COLUMBIA UNIVERSITY COMS 6113

Overview

Overarching Questions

Three phases

It’s worth noting that a 10x over a legacy architecture is lame. A 10x win over recent state of the art is impressive. This paper is somewhat in-between, with 2-4x wins over Vectorwise. That’s still impressive!

Krikellas et al

Overview

Why compilation?

Limitations

Hyper LLVM paper

Overview

Philosophy

Pipelines and pipeline breakers

Experiments

Query Compiler Revisited

Overview

Let’s take a look at two ideas that help contextualize what produce consume are actually trying to do:

Callback-based execution and query compilation

	data = [ dict(a=0), dict(a=1), dict(a=2)]

	def cond(row):
		return row['a'] == 1
		
	def filter_run(cb):
		def f(row):
			if cond(row):
				cb(row)
		scan_run(f)
		
	def scan_run(cb):
		for row in data:
			cb(row)

	def print_run(row):
		print row

	filter_run(print_run)

Consider when scan_run’s inner loop runs.
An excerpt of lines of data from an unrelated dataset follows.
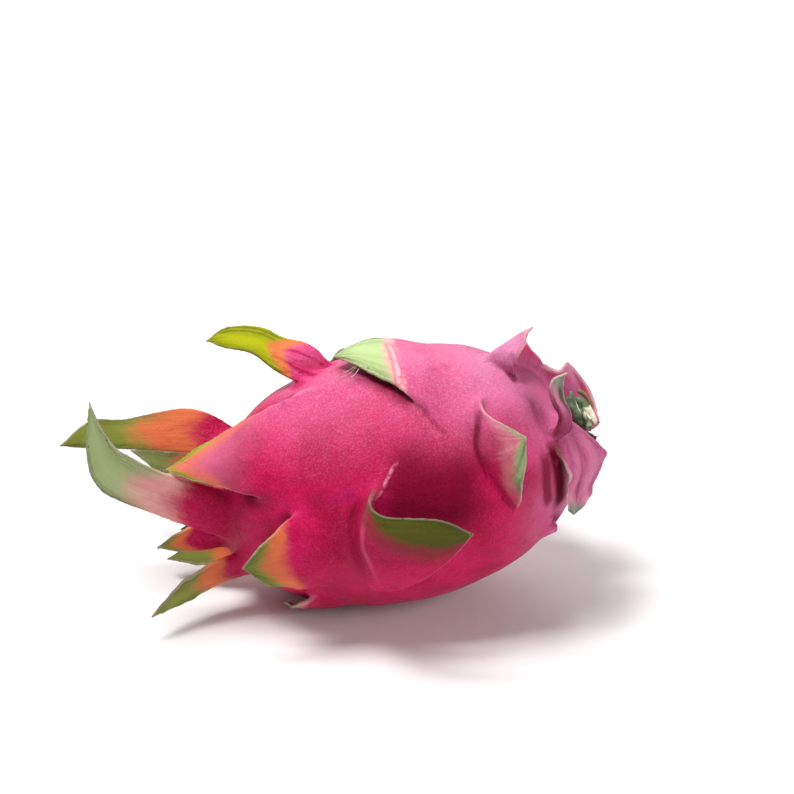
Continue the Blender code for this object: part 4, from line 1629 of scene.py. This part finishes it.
@dataclass
class DryThreads:
    """Thin dry threads that hang from the margin of the top scale."""

    paths: tuple = (
        ((-3.2, -6.7, 46.9), (-5.2, -8.2, 46.0), (-7.2, -8.5, 45.4), (-9.2, -8.1, 45.0)),
        ((-2.4, -7.6, 46.6), (-4.2, -9.2, 45.4), (-6.4, -9.8, 44.7), (-8.2, -9.6, 44.2)),
        ((-3.8, -6.6, 47.0), (-5.4, -7.5, 46.6), (-7.0, -7.8, 46.2), (-8.4, -7.6, 45.7)),
    )
    radius: float = 0.17
    finish: DryFinish = DryFinish((0.16, 0.15, 0.07), (0.50, 0.46, 0.30))

    def build(self) -> bpy.types.Object:
        """Build the threads and join them to the frame.

        Returns:
            The finished piece.
        """
        strands = [strand(path, self.radius, 0.5, 8, 16) for path in self.paths]
        threads = join(strands, "dry_threads")
        dress(threads, self.finish.material("dry_threads", 0.3, 0.6))
        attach(threads, "root")
        return threads


@dataclass
class Studio:
    """Pale floor, soft lights and the camera at the photograph's angle."""

    eye: Vector = Vector((0.010633, -0.581252, 0.382015))
    aim: Vector = Vector((0.010633, 0.012897, 0.066100))
    lit: Vector = Vector((0.0, 0.0, 0.04))
    lens: float = 90.0
    sensor: float = 36.0
    floor_tone: tuple = (0.80, 0.79, 0.79)
    glow: float = 0.18

    def floor(self) -> bpy.types.Object:
        """Plain pale floor, wide enough to reach past the picture's edges."""
        deselect()
        bpy.ops.mesh.primitive_plane_add(size=16.0, location=(0.0, 0.0, 0.0))
        floor = bpy.context.active_object
        floor.name = floor.data.name = "floor"
        board = NodeBoard("floor")
        floor.data.materials.append(board.finish(self.floor_tone, 0.8))
        floor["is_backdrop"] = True
        return floor

    def light(self, name: str, place: tuple, watts: float, size: float) -> None:
        """Soft square light that faces the fruit.

        Args:
            name: Name of the light.
            place: Where it stands.
            watts: Its power.
            size: Its side.
        """
        data = bpy.data.lights.new(name, "AREA")
        data.energy = watts
        data.size = size
        lamp = bpy.data.objects.new(name, data)
        bpy.context.scene.collection.objects.link(lamp)
        facing = (self.lit - Vector(place)).to_track_quat("-Z", "Y").to_matrix().to_4x4()
        lamp.matrix_world = Matrix.Translation(Vector(place)) @ facing

    def camera(self) -> None:
        """Camera that frames the fruit as the photograph does."""
        data = bpy.data.cameras.new("camera")
        data.lens = self.lens
        data.sensor_width = self.sensor
        camera = bpy.data.objects.new("camera", data)
        bpy.context.scene.collection.objects.link(camera)
        facing = (self.aim - self.eye).to_track_quat("-Z", "Y").to_matrix().to_4x4()
        camera.matrix_world = Matrix.Translation(self.eye) @ facing
        bpy.context.scene.camera = camera

    def build(self) -> None:
        """Set up the floor, the lights, the surroundings and the camera."""
        self.floor()
        self.light("key", (-0.6, 0.0, 1.9), 42.0, 0.7)
        self.light("back", (-0.4, 2.2, 1.6), 38.0, 2.2)
        self.light("right", (1.3, -1.0, 1.0), 14.0, 0.9)
        world = bpy.data.worlds.new("studio")
        world.use_nodes = True
        background = world.node_tree.nodes["Background"]
        background.inputs["Color"].default_value = (1.0, 1.0, 1.0, 1.0)
        background.inputs["Strength"].default_value = self.glow
        bpy.context.scene.world = world
        bpy.context.scene.view_settings.view_transform = "Standard"
        self.camera()


def main() -> None:
    """Build every piece in order and report each one."""
    logging.basicConfig(level=logging.INFO, format="%(name)s: %(message)s")
    Studio().build()
    for maker in (FruitSkin(), CutStem(), DryAreole(), DryCrown(), DryThreads()):
        piece = maker.build()
        LOG.info("%s has %d faces", piece.name, len(piece.data.polygons))
    sizes = {"cad": CAD_BOX, "visual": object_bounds()}
    {name: [list(map(float, corner)) for corner in box] for name, box in sizes.items()}


if __name__ == "__main__":
    main()
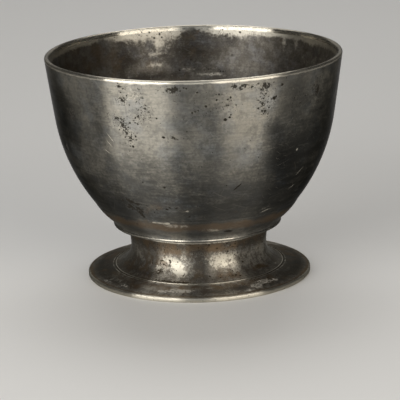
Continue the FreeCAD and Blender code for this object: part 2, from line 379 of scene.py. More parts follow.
class Graph:
    """A node tree being wired, a material's own or a group's."""

    def __init__(self, tree: bpy.types.NodeTree) -> None:
        """Starts on an empty tree.

        Args:
            tree: The tree.
        """
        self.tree = tree

    def node(self, kind: str, inputs: dict[Any, Value] | None = None, **settings: Any) -> Any:
        """Adds a node.

        Args:
            kind: Its type, without the words ShaderNode.
            inputs: What each input gets, a value or the socket that feeds it.
            settings: The node's own settings.

        Returns:
            The node.
        """
        made = self.tree.nodes.new(f"ShaderNode{kind}")
        for name, value in settings.items():
            setattr(made, name, value)
        for name, value in (inputs or {}).items():
            self.feed(made.inputs[name], value)
        return made

    def feed(self, socket: Socket, value: Value) -> None:
        """Gives an input a value or links it.

        Args:
            socket: The input.
            value: The value, or the socket that feeds it.
        """
        if isinstance(value, Socket):
            self.tree.links.new(value, socket)
        elif isinstance(value, tuple) and len(value) < len(socket.default_value):
            socket.default_value = (*value, 1.0)
        else:
            socket.default_value = value

    def sum(self, operation: str, *values: Value) -> Socket:
        """Works out one sum of numbers.

        Args:
            operation: The Math node's operation.
            values: What goes in.

        Returns:
            The result.
        """
        return self.node("Math", dict(enumerate(values)), operation=operation).outputs[0]

    def times(self, first: Value, second: Value) -> Socket:
        """Multiplies two numbers."""
        return self.sum("MULTIPLY", first, second)

    def ramp(self, value: Value, slope: Value = 1.0, start: Value = 0.0) -> Socket:
        """Gives a start plus a slope times a value."""
        return self.sum("MULTIPLY_ADD", value, slope, start)

    def most(self, *values: Value) -> Socket:
        """Gives the largest of several numbers.

        Args:
            values: What goes in.

        Returns:
            The largest.
        """
        result, *rest = values
        for value in rest:
            result = self.sum("MAXIMUM", result, value)
        return result

    def vector(self, operation: str, *values: Value, **inputs: Value) -> Any:
        """Works out one sum of vectors.

        Args:
            operation: The Vector Math node's operation.
            values: The vectors that go in.
            inputs: Its other inputs, such as Scale.

        Returns:
            The node's outputs.
        """
        vectors = dict(enumerate(values))
        return self.node("VectorMath", {**vectors, **inputs}, operation=operation).outputs

    def ease(self, value: Value, low: Value, high: Value, top: float = 1.0) -> Socket:
        """Turns a number into a mask that rises smoothly.

        Args:
            value: What goes in.
            low: Where the mask is nought.
            high: Where it is full.
            top: The full mask's value.

        Returns:
            The mask.
        """
        inputs = {"Value": value, "From Min": low, "From Max": high, "To Max": top}
        return self.node("MapRange", inputs, interpolation_type="SMOOTHSTEP").outputs[0]

    def noise(self, place: Value, scale: Value, **inputs: float) -> Any:
        """Places a noise.

        Args:
            place: The pattern's place.
            scale: How many of its waves fit in one unit.
            inputs: Its other inputs, such as Detail.

        Returns:
            The node's outputs: the value and the colour.
        """
        return self.node("TexNoise", {"Vector": place, "Scale": scale, **inputs}).outputs

    def blend(self, factor: Value, first: Value, second: Value, how: Blend = Blend.COLOURS) -> Any:
        """Mixes two colours or two numbers.

        Args:
            factor: How much of the second one there is.
            first: The first one.
            second: The second one.
            how: How they are put together.

        Returns:
            The mix.
        """
        kind, mode, first_input, second_input, output = how.value
        made = self.node("Mix", data_type=kind, blend_type=mode, clamp_factor=True)
        for name, value in ((0, factor), (first_input, first), (second_input, second)):
            self.feed(made.inputs[name], value)
        return made.outputs[output]

    def group(self, tree: bpy.types.NodeTree, inputs: dict[str, Value]) -> Socket:
        """Places a shared effect.

        Args:
            tree: The effect.
            inputs: What each input gets.

        Returns:
            Its result.
        """
        made = self.tree.nodes.new("ShaderNodeGroup")
        made.node_tree = tree
        for name, value in inputs.items():
            self.feed(made.inputs[name], value)
        return made.outputs[0]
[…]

What if we inline all of the callbacks?

    # in scan:
    for row in data:
      cb(row)

Inline cb’s code:

    for row in data:
      if cond(row):
        cb(row)  # filter_run's callback

Inline the cond and cb functions:

    for row in data:
      if row['a'] == 1:
        print row

This is the same result as implementing produce consume.

Interpretors and Query Compilation

Idea

The basics:

    def pow(x, n):
      if n == 0:
        return 1
      return x * pow(x, n-1)

Let’s say we ran pow(2, 2), then there are lots of function calls etc. The snippet below shows the nested execution trace:

    call pow(2, 2)
      if 2 == 0: pass

      arg1 = 2 - 1
      res1 = pow(2, arg1)
      call pow(2, 1)
        if 1 == 0: pass

        arg2 = 1 - 1
        res2 = pow(2, arg2)
        call pow(2, 0)
          if 0 == 0:
            return 1       # res2 = 1
        return 2 * res2    # x * res2;   res1 = 2
      return 2 * res1        # x * res1;   output is 4

That is pretty expensive, but what if we replaced x with an object that works the same way, but keeps track of all operators performed on it?

    call pow(x, 2)
      if 2 == 0: pass
      arg1 = 2-1
      res1 = pow(x, arg1)
      if 1 == 0: pass
      arg2 = 1-1
      res2 = pow(x, arg2)
      if 0 ==0:
        res2 = 1
      res1 = x * res2    # x tracks that "x * 1"
    return x * res1      # x tracks that "x * (x * 1)"

    # operations performed on x are:
      x * (x * 1)

In practice, you need to track all operations performed on x. Something like:

    class Int
      def __init__(self, varname):
        self.varname = varname

      def __mul__(self, y):
        varname = new_varname()
        print "%s = %s * %s" % (varname, self.varname, y.varname)
        return Int(varname)

Let’s look at iterator approach

    filter(child, cond):
      for row in child:
        if cond(child):
          yield child

    scan():
      for row in accessmethod():
        yield child